Por cada comportamento mais acalorado ou irresponsável, há sempre duas ou três dúzias de exemplos positivos, atitudes nobres e valentes, que sublinham o caráter dos seus autores e a essência do que realmente se espera num desportista de eleição.
Mas... há sempre um mas.
Sempre que somos presenteados com momentos desses, que devemos valorizar e aplaudir insistentemente, logo surge quem tente diminuí-los e ridicularizá-los, como se essa coisa de ter atitudes dignas fosse algo nosense, incompatível com as exigências desportivas e financeiras da alta competição.

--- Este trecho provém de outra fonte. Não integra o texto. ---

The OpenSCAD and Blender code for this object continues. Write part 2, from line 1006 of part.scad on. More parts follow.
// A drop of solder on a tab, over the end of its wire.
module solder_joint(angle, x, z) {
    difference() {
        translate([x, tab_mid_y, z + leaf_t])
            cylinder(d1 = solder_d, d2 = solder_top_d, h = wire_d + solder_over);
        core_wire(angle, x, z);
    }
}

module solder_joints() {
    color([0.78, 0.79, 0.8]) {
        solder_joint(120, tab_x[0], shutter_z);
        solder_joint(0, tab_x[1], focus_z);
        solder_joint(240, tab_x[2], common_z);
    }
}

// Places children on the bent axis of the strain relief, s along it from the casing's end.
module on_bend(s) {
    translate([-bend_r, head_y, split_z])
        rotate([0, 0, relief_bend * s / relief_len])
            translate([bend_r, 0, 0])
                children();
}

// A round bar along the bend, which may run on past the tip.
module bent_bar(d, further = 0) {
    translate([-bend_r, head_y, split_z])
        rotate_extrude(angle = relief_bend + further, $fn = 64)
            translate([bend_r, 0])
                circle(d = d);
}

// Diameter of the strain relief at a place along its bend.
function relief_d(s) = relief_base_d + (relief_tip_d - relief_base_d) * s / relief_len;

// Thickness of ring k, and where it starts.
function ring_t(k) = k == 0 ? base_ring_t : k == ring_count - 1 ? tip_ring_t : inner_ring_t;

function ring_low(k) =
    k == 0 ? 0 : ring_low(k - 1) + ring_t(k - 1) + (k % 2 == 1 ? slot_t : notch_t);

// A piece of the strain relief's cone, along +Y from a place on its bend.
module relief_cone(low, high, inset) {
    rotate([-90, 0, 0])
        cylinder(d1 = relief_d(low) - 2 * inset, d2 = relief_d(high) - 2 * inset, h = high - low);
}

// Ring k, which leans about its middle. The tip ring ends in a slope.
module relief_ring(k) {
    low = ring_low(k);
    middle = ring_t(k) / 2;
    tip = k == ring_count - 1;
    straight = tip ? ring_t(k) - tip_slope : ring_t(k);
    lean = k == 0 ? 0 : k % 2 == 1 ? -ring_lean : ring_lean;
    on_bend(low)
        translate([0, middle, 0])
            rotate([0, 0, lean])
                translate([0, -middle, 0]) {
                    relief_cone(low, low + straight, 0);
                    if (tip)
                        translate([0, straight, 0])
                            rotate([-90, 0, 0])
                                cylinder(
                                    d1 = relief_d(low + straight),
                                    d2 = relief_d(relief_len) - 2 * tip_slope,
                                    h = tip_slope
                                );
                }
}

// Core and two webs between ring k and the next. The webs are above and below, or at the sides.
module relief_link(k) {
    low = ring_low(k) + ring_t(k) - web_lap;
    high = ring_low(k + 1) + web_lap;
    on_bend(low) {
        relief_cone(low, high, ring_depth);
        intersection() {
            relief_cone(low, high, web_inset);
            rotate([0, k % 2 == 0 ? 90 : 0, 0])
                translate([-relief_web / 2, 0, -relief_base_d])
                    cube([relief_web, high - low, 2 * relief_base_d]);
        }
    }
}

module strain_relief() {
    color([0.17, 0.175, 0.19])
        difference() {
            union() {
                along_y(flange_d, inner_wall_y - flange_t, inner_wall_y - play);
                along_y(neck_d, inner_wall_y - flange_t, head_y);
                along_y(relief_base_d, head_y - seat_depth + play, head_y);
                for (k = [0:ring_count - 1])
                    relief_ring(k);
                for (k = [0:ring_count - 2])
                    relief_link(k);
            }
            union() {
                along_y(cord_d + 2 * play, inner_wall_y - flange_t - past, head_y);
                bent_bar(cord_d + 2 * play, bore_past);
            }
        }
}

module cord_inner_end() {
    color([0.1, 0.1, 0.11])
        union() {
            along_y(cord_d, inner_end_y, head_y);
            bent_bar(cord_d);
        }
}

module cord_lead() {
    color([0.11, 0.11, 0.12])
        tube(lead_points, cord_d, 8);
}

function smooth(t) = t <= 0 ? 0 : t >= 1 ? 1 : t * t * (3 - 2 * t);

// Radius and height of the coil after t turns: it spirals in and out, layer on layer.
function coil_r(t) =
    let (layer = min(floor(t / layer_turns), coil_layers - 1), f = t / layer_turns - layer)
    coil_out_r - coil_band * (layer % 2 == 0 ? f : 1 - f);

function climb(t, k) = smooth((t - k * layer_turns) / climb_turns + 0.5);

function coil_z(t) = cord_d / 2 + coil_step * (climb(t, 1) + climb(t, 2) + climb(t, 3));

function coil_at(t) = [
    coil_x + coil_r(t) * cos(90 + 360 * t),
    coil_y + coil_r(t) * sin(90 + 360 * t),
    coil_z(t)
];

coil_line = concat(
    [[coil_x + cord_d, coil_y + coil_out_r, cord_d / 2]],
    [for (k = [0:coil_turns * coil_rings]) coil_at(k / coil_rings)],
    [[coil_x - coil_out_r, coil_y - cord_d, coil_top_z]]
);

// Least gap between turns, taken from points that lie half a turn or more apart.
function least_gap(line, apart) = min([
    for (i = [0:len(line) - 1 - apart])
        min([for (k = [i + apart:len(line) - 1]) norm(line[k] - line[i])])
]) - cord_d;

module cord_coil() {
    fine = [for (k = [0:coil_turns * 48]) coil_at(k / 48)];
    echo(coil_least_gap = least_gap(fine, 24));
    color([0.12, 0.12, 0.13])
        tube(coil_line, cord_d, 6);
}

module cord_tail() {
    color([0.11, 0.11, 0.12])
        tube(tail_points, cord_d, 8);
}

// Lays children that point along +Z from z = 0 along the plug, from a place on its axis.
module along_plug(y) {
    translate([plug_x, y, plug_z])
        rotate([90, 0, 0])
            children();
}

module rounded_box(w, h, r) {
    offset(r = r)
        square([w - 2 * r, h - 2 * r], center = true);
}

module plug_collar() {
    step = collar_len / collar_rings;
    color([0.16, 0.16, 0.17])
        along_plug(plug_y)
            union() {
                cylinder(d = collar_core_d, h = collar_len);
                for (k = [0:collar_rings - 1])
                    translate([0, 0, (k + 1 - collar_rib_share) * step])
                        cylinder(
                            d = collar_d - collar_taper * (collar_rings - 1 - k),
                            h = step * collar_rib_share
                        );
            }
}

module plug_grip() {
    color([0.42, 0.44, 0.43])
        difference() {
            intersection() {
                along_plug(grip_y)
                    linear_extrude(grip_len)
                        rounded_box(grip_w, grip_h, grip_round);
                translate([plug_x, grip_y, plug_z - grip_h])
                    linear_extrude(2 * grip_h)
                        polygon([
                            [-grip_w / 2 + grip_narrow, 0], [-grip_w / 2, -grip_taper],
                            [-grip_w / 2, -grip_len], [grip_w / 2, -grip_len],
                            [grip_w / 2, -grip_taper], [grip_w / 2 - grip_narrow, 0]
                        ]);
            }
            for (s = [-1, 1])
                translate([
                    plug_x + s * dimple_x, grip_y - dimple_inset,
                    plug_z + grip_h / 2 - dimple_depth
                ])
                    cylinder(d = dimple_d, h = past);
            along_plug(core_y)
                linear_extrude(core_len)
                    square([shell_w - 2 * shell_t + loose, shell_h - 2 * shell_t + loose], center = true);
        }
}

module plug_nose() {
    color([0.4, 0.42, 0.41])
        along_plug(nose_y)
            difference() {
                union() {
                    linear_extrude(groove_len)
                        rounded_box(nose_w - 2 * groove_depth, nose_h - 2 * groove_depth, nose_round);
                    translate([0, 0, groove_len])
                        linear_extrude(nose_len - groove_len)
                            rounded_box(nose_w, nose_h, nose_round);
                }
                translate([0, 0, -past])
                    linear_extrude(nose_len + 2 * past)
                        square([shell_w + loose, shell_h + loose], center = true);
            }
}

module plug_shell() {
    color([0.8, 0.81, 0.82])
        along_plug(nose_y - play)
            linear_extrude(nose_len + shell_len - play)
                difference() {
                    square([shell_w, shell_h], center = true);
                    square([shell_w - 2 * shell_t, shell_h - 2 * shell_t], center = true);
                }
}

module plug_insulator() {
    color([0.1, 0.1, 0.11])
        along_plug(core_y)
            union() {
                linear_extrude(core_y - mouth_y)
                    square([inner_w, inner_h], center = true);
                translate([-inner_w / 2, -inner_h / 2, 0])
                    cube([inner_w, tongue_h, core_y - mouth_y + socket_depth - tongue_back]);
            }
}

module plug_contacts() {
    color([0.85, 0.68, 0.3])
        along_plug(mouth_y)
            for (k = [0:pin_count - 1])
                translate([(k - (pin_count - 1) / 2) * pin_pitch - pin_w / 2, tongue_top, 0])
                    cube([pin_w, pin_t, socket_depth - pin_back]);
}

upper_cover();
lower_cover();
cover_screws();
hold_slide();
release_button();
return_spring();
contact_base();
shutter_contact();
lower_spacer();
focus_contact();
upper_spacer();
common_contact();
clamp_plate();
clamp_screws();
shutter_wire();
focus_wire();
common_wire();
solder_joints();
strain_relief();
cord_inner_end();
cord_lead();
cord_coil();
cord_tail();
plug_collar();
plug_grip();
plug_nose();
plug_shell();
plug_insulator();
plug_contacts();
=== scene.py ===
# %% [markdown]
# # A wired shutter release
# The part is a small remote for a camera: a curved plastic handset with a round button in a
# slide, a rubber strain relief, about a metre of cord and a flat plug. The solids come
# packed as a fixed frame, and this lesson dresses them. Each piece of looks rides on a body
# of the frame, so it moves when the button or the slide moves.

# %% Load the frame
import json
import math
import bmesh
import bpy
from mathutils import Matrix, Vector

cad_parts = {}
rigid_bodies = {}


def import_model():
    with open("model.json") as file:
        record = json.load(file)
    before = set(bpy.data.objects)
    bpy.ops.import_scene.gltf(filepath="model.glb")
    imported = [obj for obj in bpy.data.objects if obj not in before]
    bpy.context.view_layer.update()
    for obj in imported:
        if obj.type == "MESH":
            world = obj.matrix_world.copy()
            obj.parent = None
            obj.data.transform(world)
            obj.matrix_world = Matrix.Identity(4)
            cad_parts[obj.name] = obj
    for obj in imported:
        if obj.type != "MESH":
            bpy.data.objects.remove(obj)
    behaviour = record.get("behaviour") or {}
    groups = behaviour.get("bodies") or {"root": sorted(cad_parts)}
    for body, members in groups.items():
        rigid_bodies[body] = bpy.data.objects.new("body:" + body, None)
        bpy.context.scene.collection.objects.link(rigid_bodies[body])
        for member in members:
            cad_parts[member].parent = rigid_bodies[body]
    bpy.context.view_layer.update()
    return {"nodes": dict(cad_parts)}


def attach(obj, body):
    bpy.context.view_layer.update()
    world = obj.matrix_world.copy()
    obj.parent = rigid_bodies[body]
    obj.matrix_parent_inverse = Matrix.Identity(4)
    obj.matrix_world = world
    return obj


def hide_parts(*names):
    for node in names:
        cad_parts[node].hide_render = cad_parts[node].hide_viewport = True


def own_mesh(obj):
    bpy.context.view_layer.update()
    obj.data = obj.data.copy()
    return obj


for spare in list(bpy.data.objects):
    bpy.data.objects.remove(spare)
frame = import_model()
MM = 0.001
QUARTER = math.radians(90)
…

A luz quando nasceu, nasceu para todos, mas infelizmente há quem insista em viver na sombra.
Esse padrão, essa forma cinzenta e magoada de estar na vida e no desporto, não tem culpa apenas própria. Provém também de uma determinada formatação cultural, de hábitos incutidos desde cedo, que impede pessoas boas de verem coisas bonitas e elogiáveis. Há quem realmente não tenha capacidade para reconhecer feitos nem elogiar ou aplaudir tudo o que de bom é produzido por outros.
Queria dar-vos apenas três exemplos recentes, entre tantos outros que poderia aqui citar:
1. No jogo da passada 3ª feira entre Shakthar Donetsk e FC Porto, Galeno, jogador da equipa azul e branca, teve um gesto que mereceu até rasgados elogios do clube derrotado (!): ao ver que um defesa contrário estava em evidentes dificuldades físicas, o avançado azul e branco abdicou da jogada de ataque que conduzia (e que era prometedora), colocando a bola fora das quatro linhas, de forma a que lhe fosse prestada assistência médica. Além de alguns jogadores do Shakthar, até o árbitro lhe agradeceu a atitude bonita.

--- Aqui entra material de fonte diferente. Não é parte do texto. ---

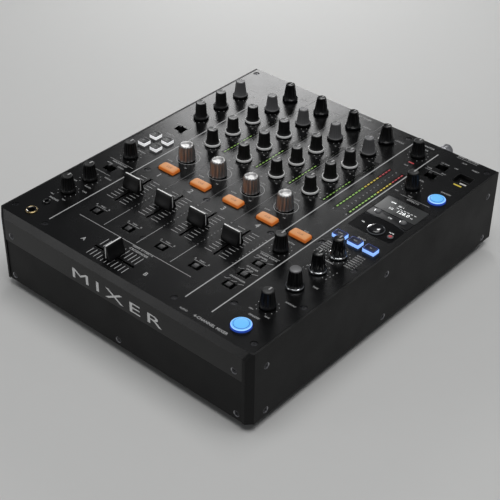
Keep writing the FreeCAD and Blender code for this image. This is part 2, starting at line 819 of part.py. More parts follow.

Adivinhem a reação dos mais indefectíveis? " Se estivesse a perder, não fazia... Eu queria era ver se fosse no início do jogo... Aquilo que ele faz cá é bem pior... São gestos da tanga, não valem nada..."Este é um grande artista"...
Vale a pena dizer mais alguma coisa? Este tipo de comentários não dizem quase nada sobre a atitude fantástica do extremo brasileiro, mas dizem quase tudo sobre quem pensa e fala dela assim. Certo?
2. No dia seguinte, António Silva, jovem central encarnado, reconheceu publicamente que tinha tido opção técnica infeliz no decorrer do jogo com o Salzburgo, penalizando a equipa com a sua expulsão, além do pontapé de penálti que resultou em golo para o adversário.
Querem mesmo ler algumas das reações imediatas a esse mea culpa espontâneo?
" Se fosse um jogo em Portugal, não te deixavam abrir a boca... Não percebo porque é que teve necessidade de falar, calado era um poeta... Estás é com medo de perder o lugar no onze... Se fosse contra X ou Y não abrias a boca, assim é fácil"...
É como é. Poucochinho mas elucidativo.
3. No jogo de abertura desta jornada (Famalicão/Arouca), o avançado arouquense Mujica viu cartão vermelho direto após pisar deliberadamente o corpo de um adversário que estava no solo. O momento foi feio, a sanção foi justa, mas foi a sua reação que ficou na retina: o jogador espanhol acatou a decisão, pediu desculpa, cumprimentou o árbitro e abandonou o terreno de jogo com a resignação de quem sabe ter errado.
Algumas das coisas que se escreveram sobre esse momento foram tão más que nem vale aqui pena citar. Digamos que ficaram na linha dos comentários anteriores.
A capacidade que algumas alminhas têm em transformar ouro em chumbo, só é possível quando há lacunas evidentes nas suas cabecinhas e corações.
A verdade é que cada um de nós, todos nós, devemos aproveitar todos estes bons exemplos para fazer pedagogia, para mostrar o lado melhor que o desporto tem, para contagiar outros atletas e agentes desportivos a fazerem exatamente o mesmo.
Boas práticas nunca são demais, sejam menores ou maiores, venham do norte ou do sul.
Fairplay não tem clube nem rivais. Não entra em campeonatos, não compete nem rivaliza com ninguém. É maior, muito maior do que tudo isso.
É a favor disso e contra pensamentos rasteirinhos que devemos continuar a lutar, não que isso vá mudar quem está demasiado velho para se livrar de raciocínios brejeiros, mas porque pode afetar positivamente a forma como os seus filhos e netos estarão no desporto e na vida.
Por mais e mais gestos como o dos Galenos, Antónios e Mujicas.